*Given problem*: Begin with the line that contains "blank = Part.Face(Part.makePolygon(corners" and end with the line that contains "obj.matrix_parent_inverse = Matrix.Identity(4)", transcribing exactly each line in that stretch and no other.

*Given data*:
· · ·

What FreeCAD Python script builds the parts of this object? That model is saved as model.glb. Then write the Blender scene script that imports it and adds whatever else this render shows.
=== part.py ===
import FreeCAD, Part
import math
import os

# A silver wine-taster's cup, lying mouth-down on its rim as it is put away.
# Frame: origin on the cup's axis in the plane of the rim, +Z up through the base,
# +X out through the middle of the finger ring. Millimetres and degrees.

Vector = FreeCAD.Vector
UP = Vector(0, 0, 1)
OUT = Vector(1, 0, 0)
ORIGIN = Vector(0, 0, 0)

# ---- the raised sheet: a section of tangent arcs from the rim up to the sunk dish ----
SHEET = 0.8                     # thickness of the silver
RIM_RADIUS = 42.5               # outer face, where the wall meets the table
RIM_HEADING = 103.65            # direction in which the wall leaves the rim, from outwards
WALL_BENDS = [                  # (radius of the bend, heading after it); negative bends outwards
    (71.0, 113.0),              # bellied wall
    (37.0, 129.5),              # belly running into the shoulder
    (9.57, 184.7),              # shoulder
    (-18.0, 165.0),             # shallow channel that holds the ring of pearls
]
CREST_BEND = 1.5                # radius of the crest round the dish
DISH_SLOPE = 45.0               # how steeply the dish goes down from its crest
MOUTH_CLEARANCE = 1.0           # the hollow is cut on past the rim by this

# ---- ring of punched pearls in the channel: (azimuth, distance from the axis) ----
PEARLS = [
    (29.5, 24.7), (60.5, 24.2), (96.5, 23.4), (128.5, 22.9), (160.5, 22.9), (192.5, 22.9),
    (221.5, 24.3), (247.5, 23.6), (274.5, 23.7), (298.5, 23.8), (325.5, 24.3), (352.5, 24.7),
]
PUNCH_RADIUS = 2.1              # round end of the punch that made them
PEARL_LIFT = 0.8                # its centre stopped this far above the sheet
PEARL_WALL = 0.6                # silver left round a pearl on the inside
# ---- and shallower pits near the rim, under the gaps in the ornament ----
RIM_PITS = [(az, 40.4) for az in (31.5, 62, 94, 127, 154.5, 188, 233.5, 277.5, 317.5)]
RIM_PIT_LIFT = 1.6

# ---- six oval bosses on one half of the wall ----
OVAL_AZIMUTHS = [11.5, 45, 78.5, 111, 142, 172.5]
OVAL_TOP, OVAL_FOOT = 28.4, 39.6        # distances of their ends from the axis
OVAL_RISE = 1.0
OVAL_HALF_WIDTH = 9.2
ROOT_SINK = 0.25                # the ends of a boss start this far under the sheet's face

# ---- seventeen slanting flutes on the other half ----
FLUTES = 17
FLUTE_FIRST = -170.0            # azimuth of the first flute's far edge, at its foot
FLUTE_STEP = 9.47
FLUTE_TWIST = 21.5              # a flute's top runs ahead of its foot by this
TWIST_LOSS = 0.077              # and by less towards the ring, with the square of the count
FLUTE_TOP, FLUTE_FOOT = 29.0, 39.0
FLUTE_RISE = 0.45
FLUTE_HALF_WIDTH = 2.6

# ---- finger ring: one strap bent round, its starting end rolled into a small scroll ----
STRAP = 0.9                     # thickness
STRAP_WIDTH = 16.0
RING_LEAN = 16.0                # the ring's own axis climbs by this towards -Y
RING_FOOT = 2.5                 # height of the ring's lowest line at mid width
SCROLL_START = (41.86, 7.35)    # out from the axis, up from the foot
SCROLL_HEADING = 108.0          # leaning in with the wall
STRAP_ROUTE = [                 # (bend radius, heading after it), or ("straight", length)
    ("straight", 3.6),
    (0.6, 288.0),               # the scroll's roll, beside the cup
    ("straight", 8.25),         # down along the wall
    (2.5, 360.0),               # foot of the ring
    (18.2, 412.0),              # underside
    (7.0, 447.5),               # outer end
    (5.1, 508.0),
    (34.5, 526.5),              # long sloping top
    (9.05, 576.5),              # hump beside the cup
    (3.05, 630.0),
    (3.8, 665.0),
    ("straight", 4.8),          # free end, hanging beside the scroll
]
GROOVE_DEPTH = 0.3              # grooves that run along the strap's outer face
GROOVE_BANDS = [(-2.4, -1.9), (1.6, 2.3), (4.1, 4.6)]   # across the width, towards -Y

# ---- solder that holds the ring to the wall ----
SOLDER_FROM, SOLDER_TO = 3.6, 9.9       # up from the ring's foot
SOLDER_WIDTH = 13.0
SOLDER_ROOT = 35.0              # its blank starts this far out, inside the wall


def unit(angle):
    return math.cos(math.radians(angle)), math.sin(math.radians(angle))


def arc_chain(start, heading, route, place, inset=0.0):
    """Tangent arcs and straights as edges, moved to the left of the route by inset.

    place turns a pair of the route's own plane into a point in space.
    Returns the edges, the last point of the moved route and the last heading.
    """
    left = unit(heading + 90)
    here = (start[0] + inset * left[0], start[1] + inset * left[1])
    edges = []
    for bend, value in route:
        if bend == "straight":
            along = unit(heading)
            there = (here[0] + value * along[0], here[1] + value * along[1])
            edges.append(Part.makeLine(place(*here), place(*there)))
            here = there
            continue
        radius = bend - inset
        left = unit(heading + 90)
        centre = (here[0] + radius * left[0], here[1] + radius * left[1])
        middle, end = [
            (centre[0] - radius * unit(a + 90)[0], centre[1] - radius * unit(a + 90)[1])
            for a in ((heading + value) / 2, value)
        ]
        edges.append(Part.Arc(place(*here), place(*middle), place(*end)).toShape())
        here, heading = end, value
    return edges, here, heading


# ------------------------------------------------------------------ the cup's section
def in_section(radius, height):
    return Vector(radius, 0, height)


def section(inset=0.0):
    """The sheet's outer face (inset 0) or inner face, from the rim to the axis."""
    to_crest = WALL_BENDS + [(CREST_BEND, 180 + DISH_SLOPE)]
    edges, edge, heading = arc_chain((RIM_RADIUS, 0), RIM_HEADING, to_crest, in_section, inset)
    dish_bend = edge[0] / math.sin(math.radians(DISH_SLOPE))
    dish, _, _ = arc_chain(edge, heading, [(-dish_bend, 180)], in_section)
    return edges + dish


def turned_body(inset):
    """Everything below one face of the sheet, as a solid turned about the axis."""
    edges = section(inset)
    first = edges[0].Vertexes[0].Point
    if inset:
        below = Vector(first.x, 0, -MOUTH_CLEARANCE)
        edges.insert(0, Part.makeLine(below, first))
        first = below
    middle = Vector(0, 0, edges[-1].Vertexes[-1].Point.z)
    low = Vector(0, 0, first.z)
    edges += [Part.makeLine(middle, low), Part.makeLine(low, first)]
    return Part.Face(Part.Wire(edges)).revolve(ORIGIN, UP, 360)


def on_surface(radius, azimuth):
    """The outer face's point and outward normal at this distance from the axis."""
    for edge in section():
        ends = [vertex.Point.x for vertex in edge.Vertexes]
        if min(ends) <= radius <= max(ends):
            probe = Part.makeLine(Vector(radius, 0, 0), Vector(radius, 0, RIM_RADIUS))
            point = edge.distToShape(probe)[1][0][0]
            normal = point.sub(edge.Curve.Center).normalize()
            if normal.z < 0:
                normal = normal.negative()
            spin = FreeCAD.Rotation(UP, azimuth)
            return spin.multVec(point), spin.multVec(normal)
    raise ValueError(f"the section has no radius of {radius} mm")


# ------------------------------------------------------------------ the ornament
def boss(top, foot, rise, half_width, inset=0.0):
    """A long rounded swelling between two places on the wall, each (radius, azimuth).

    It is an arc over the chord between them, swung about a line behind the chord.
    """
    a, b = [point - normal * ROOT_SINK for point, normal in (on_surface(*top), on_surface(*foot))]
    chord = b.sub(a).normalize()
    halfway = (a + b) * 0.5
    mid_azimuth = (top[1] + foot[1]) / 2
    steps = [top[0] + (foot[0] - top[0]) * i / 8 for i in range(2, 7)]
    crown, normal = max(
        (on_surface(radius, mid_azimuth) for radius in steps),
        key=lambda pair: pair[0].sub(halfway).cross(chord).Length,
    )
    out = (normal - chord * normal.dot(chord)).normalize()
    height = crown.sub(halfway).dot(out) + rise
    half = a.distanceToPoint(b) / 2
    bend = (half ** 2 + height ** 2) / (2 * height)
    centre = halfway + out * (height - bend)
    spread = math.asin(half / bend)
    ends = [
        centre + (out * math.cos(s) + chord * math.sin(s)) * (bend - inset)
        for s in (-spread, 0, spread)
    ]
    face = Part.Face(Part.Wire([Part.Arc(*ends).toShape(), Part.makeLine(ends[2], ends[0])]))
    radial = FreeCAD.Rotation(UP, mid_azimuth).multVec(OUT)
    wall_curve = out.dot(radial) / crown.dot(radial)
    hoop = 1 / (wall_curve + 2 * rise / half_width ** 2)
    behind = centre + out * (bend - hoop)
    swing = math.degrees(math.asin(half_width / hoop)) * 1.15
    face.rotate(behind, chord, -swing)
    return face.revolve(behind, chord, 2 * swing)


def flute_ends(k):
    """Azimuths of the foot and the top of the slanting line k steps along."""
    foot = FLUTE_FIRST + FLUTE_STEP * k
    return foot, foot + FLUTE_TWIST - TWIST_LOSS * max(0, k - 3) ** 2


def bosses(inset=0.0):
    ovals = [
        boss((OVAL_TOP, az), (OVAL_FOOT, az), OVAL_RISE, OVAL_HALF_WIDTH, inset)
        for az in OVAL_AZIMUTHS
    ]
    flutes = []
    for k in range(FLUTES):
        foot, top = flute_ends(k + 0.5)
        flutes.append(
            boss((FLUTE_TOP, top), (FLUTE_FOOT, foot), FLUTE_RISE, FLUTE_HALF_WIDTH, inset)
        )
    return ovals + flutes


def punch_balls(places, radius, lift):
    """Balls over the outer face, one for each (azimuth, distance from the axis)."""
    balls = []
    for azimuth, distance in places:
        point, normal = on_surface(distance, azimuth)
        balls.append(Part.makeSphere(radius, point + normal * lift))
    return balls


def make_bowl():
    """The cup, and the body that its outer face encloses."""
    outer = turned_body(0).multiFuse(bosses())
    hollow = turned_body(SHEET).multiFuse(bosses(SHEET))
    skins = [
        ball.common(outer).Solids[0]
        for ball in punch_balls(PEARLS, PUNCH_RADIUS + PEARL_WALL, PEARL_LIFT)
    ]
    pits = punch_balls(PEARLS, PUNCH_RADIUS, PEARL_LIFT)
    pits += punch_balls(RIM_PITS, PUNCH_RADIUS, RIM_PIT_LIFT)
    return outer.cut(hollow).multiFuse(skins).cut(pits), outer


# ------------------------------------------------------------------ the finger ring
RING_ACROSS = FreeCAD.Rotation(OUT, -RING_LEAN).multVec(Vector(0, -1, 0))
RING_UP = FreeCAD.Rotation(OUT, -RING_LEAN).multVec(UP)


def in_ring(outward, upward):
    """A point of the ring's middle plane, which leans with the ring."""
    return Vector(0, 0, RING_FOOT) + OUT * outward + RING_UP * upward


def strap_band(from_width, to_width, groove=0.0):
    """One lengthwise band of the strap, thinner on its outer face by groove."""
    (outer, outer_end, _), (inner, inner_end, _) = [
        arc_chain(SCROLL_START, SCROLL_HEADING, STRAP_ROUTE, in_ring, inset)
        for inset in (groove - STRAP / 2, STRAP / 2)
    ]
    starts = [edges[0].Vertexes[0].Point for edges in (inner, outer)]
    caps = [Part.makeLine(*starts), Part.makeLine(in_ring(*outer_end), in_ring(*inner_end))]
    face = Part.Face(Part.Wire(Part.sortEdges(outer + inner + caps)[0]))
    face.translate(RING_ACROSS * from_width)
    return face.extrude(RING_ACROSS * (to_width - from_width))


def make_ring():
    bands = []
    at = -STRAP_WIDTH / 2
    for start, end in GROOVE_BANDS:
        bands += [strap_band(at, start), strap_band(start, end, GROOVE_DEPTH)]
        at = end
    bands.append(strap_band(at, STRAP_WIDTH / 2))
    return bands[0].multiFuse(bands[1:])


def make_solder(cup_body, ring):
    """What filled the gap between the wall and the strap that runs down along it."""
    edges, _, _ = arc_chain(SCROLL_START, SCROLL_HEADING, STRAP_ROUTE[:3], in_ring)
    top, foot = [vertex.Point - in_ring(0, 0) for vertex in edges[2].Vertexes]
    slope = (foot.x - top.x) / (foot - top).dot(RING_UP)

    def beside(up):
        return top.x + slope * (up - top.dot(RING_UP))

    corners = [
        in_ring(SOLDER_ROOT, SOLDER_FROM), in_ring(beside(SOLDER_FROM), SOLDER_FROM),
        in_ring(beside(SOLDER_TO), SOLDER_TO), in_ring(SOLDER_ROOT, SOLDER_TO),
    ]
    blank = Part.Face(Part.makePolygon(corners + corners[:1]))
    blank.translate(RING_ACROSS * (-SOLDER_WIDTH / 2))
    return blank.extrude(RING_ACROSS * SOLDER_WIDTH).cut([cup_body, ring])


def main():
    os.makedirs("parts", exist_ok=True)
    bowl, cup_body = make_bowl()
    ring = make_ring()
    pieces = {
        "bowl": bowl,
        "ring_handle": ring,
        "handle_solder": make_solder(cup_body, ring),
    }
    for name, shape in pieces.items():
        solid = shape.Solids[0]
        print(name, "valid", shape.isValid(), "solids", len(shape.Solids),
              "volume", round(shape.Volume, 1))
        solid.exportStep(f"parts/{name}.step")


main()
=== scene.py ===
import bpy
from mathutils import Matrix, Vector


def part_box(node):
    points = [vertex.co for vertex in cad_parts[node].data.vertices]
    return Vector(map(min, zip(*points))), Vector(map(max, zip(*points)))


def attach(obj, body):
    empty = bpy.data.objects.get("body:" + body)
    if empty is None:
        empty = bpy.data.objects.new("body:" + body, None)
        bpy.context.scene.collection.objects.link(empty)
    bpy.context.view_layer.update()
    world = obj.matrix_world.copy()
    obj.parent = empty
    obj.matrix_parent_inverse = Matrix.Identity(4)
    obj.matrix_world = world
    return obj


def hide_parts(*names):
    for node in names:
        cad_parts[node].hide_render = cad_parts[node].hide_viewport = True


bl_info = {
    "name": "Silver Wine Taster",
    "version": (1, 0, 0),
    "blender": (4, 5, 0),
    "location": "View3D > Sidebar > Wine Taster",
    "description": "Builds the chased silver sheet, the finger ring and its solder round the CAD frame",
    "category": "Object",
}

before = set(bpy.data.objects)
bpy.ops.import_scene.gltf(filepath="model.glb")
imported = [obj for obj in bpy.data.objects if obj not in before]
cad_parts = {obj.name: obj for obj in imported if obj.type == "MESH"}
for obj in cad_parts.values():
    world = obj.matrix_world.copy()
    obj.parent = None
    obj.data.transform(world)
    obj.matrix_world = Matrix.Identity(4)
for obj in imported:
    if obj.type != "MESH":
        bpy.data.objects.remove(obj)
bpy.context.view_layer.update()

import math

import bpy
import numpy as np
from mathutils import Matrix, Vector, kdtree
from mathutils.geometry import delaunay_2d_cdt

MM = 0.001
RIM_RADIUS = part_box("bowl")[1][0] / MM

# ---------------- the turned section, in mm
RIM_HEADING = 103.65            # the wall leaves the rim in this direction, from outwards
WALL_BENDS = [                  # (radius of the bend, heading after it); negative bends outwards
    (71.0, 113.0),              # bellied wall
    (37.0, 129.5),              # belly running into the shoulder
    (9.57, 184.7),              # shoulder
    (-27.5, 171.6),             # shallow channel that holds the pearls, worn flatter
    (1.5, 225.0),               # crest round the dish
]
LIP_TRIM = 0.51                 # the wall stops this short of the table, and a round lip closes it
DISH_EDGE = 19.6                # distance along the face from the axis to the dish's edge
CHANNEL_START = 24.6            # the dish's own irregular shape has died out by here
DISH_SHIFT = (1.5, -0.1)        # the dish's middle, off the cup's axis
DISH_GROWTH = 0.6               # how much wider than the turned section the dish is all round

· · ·

*Reply to the task*:
    blank = Part.Face(Part.makePolygon(corners + corners[:1]))
    blank.translate(RING_ACROSS * (-SOLDER_WIDTH / 2))
    return blank.extrude(RING_ACROSS * SOLDER_WIDTH).cut([cup_body, ring])


def main():
    os.makedirs("parts", exist_ok=True)
    bowl, cup_body = make_bowl()
    ring = make_ring()
    pieces = {
        "bowl": bowl,
        "ring_handle": ring,
        "handle_solder": make_solder(cup_body, ring),
    }
    for name, shape in pieces.items():
        solid = shape.Solids[0]
        print(name, "valid", shape.isValid(), "solids", len(shape.Solids),
              "volume", round(shape.Volume, 1))
        solid.exportStep(f"parts/{name}.step")


main()
=== scene.py ===
import bpy
from mathutils import Matrix, Vector


def part_box(node):
    points = [vertex.co for vertex in cad_parts[node].data.vertices]
    return Vector(map(min, zip(*points))), Vector(map(max, zip(*points)))


def attach(obj, body):
    empty = bpy.data.objects.get("body:" + body)
    if empty is None:
        empty = bpy.data.objects.new("body:" + body, None)
        bpy.context.scene.collection.objects.link(empty)
    bpy.context.view_layer.update()
    world = obj.matrix_world.copy()
    obj.parent = empty
    obj.matrix_parent_inverse = Matrix.Identity(4)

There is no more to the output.